Given task: Write the material out again exactly.

Material provided:
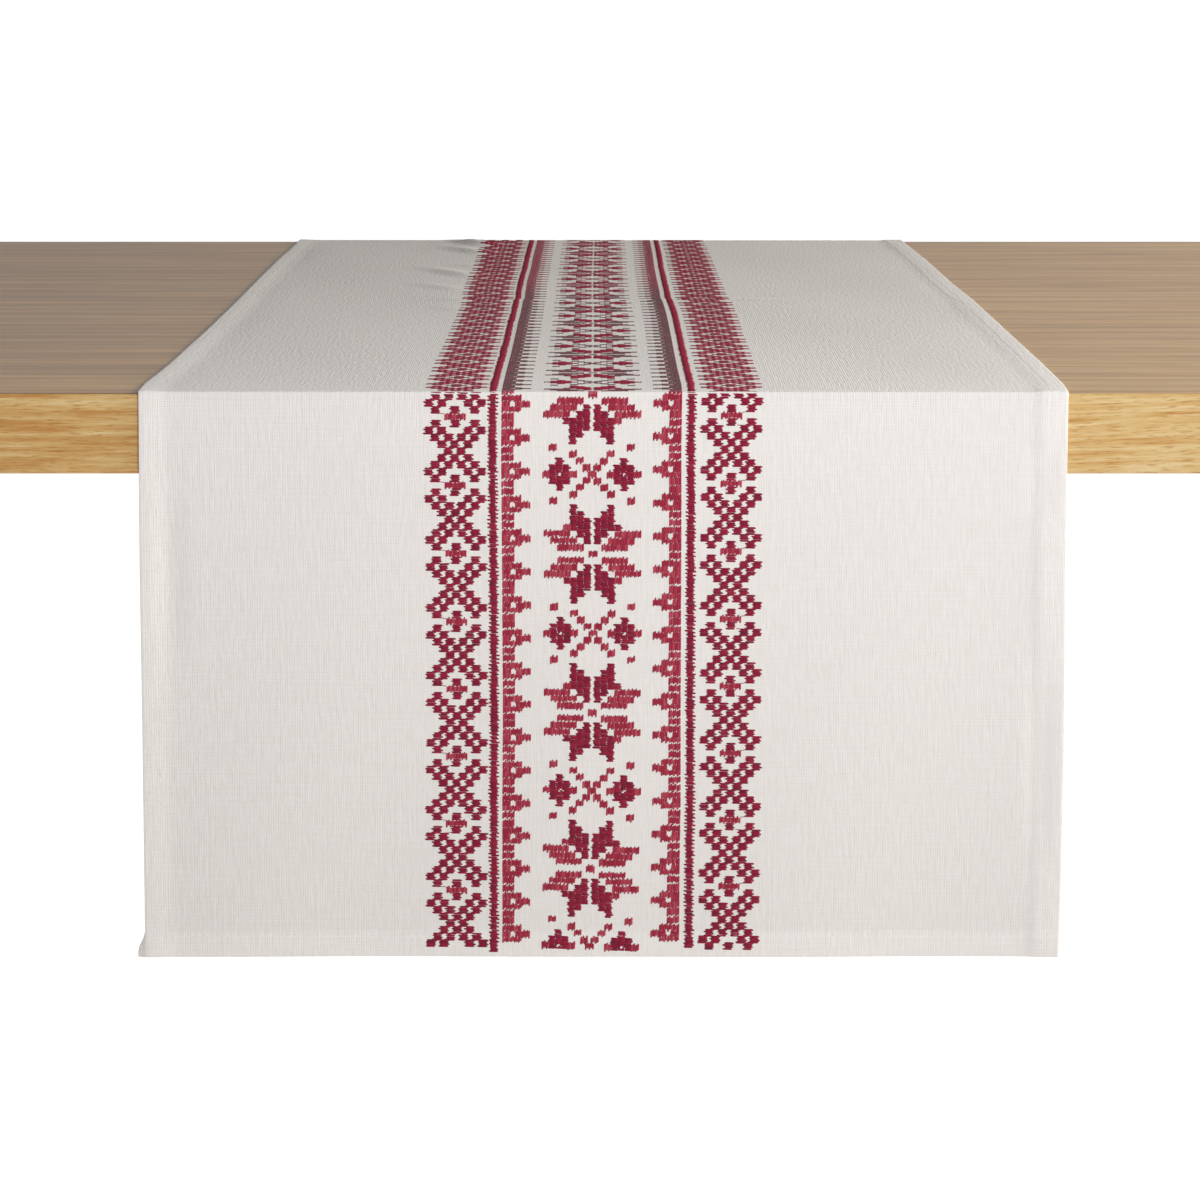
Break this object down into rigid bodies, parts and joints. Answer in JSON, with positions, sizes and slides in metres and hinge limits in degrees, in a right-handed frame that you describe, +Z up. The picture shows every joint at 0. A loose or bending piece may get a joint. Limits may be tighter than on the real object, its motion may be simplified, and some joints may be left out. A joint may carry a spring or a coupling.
{
  "type": "table runner on a table",
  "caption": "Hemmed cotton table runner with embroidered bands, lying across an oak table and hanging over both long edges.",
  "frame": {"origin": "on the floor under the middle of the table", "axes": "+Z up, +X along the table's long edges, -Y towards the edge that the shown end of the runner hangs over"},
  "size_m": [1.2, 0.8072, 0.7436],
  "materials": {
    "white_cotton": "plain weave, matt",
    "oak": "veneer under a satin lacquer",
    "red_thread": "satin stitch with a slight sheen",
    "white_thread": "sewing thread, matt"
  },
  "bodies": {
    "root": {"runner": "white_cotton", "table_top": "oak", "leg_front_left": "oak", "leg_front_right": "oak", "leg_back_left": "oak", "leg_back_right": "oak"}
  },
  "joints": []
}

Correct answer:
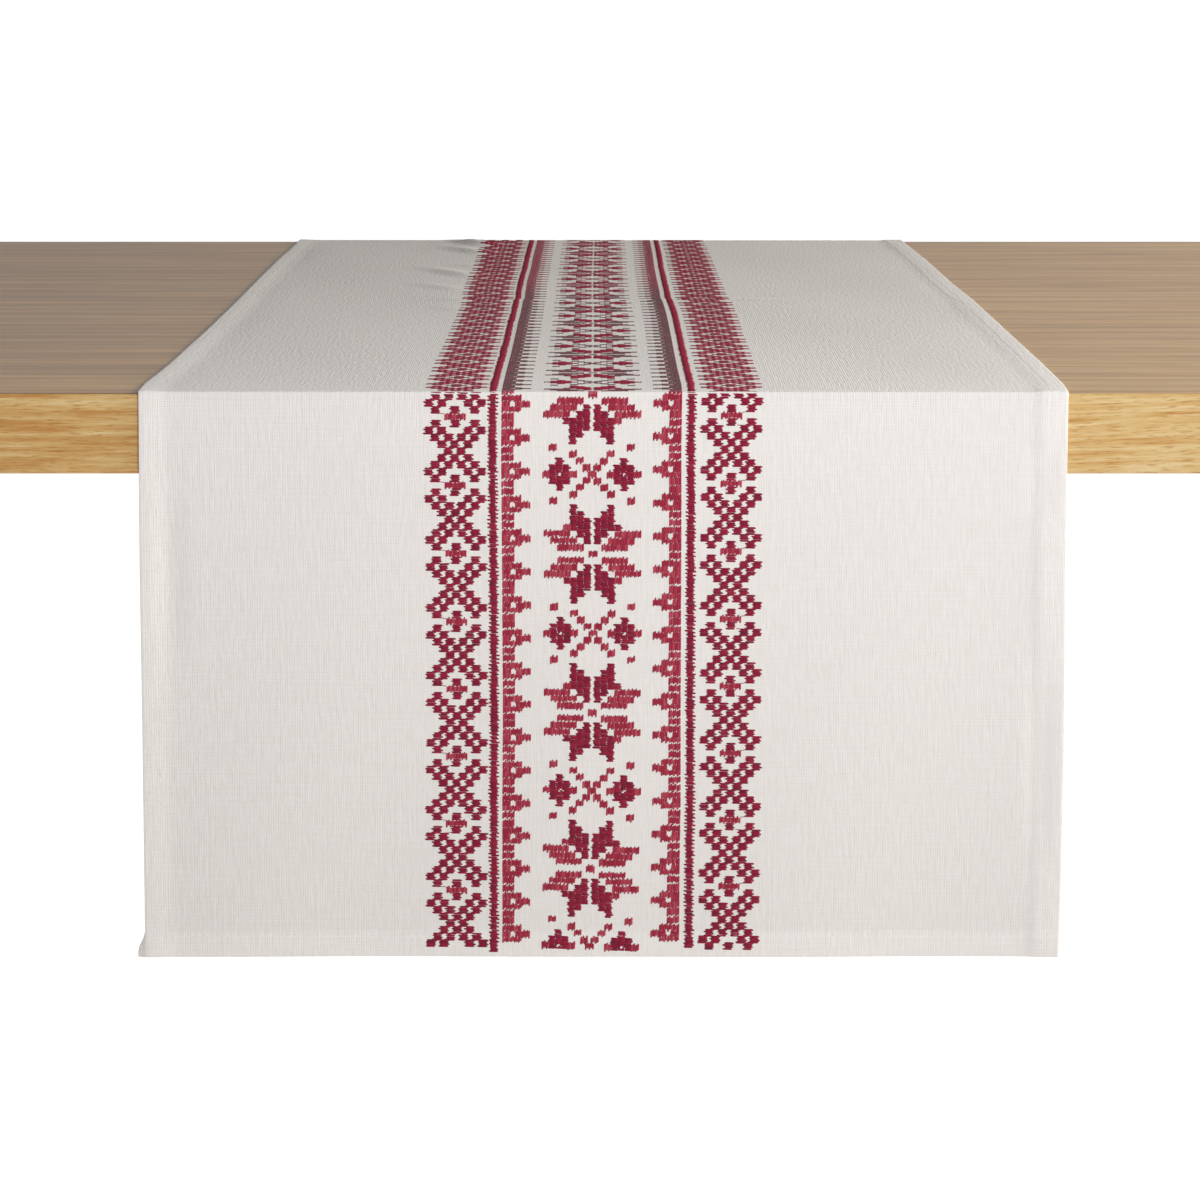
Break this object down into rigid bodies, parts and joints. Answer in JSON, with positions, sizes and slides in metres and hinge limits in degrees, in a right-handed frame that you describe, +Z up. The picture shows every joint at 0. A loose or bending piece may get a joint. Limits may be tighter than on the real object, its motion may be simplified, and some joints may be left out. A joint may carry a spring or a coupling.
{
  "type": "table runner on a table",
  "caption": "Hemmed cotton table runner with embroidered bands, lying across an oak table and hanging over both long edges.",
  "frame": {"origin": "on the floor under the middle of the table", "axes": "+Z up, +X along the table's long edges, -Y towards the edge that the shown end of the runner hangs over"},
  "size_m": [1.2, 0.8072, 0.7436],
  "materials": {
    "white_cotton": "plain weave, matt",
    "oak": "veneer under a satin lacquer",
    "red_thread": "satin stitch with a slight sheen",
    "white_thread": "sewing thread, matt"
  },
  "bodies": {
    "root": {"runner": "white_cotton", "table_top": "oak", "leg_front_left": "oak", "leg_front_right": "oak", "leg_back_left": "oak", "leg_back_right": "oak"}
  },
  "joints": []
}